The Asian Journal of Law and Society recently published a review written by Professor Eric Feldman of University of Pennsylvania of Court Mediation Reform: Efficiency, Confidence and Perceptions of Justice
“Where there are people, there is conflict; and where there is conflict, there are conflict resolution institutions. In many societies, including the ten countries that form the heart of this book, the government-run institutions charged with resolving conflict are called courts. Yet, in all ten countries, experts and the populace more generally believe that courts are to some degree failing. In response, they have created alternative dispute resolution (ADR) institutions to handle at least some of the conflict bubbling throughout society. In addition, country by country, they have retooled their courts and introduced court-based mediation in an effort to provide an attractive venue to disputants.
Professor Shahla Ali’s book, Court Mediation Reform: Efficiency, Confidence, and Perceptions of Justice, takes a careful look at whether mediation provides a solution to the various problems that allegedly are endemic to courts around the world. Is mediation less expensive than litigation, for litigants themselves or for the state? Does mediation reduce the caseloads that so often overburden the civil-litigation system? To what extent does mediation serve to mend, or even enhance, relationships that might be permanently frayed by litigation? Does the relative informality of mediation improve the experience of those who engage in conflict by involving them more thoroughly in the process of dispute resolution? Might mediation offer social benefits that elude litigation, like creating a shared sense of harmony? By looking systematically at court mediation in a variety of national settings, Ali provides insight into how mediation currently functions, as well as its successes, failures, and continuing challenges.
Ali, a law professor at Hong Kong University, has carefully constructed this comparative study. Because of differences between civil-law and common-law jurisdictions, she explores mediation in both types of legal systems. She also accounts for gaps between more and less economically advanced countries, and for differences between mandatory and voluntary mediation systems. The result is a book with ten case-studies, five of which focus on voluntary mediation (UK, Hong Kong, France, the Netherlands, Malaysia) and five on mandatory mediation (the US, Australia, Italy, China, and India). The studies are centred on the five years following the introduction of mediation in each jurisdiction. A survey of 83 practitioners provides a complementary, qualitative assessment of mediation.

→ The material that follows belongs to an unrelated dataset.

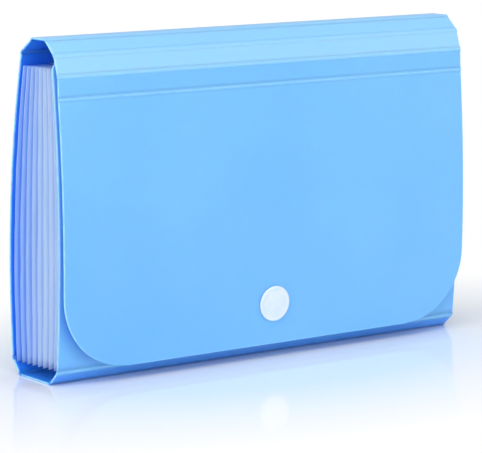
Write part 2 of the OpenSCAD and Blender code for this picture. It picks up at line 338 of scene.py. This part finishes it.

The tight, rigorous construction of Ali’s comparative project belies the far-reaching, multifaceted nature of the questions it addresses. As her review of the theoretical framework of the project makes clear, her aim is to put some empirical meat on the bones of the debate over the strengths and weaknesses of ADR. What happens, she asks, when conflict resolution bypasses formal, state-sponsored, judicial decision-making, and is instead managed through ADR? Does ADR serve as a venue for the public airing of values? Does it establish precedent for future cases? Does it damage the authority and credibility of courts? To what extent does it diffuse the legitimate claims of parties? How well does it serve justice? As Ali makes clear, defenders of ADR generally (and mediation more particularly) argue that it enhances participation in the legal process, empowers participants, strengthens values like dignity and empathy, underscores relationships, and promotes justice. Does it? Or do the critics of ADR have a long list of legitimate gripes? Against this ideologically charged debate, Ali insists that we put aside the rhetoric and look carefully at how mediation is working on the ground.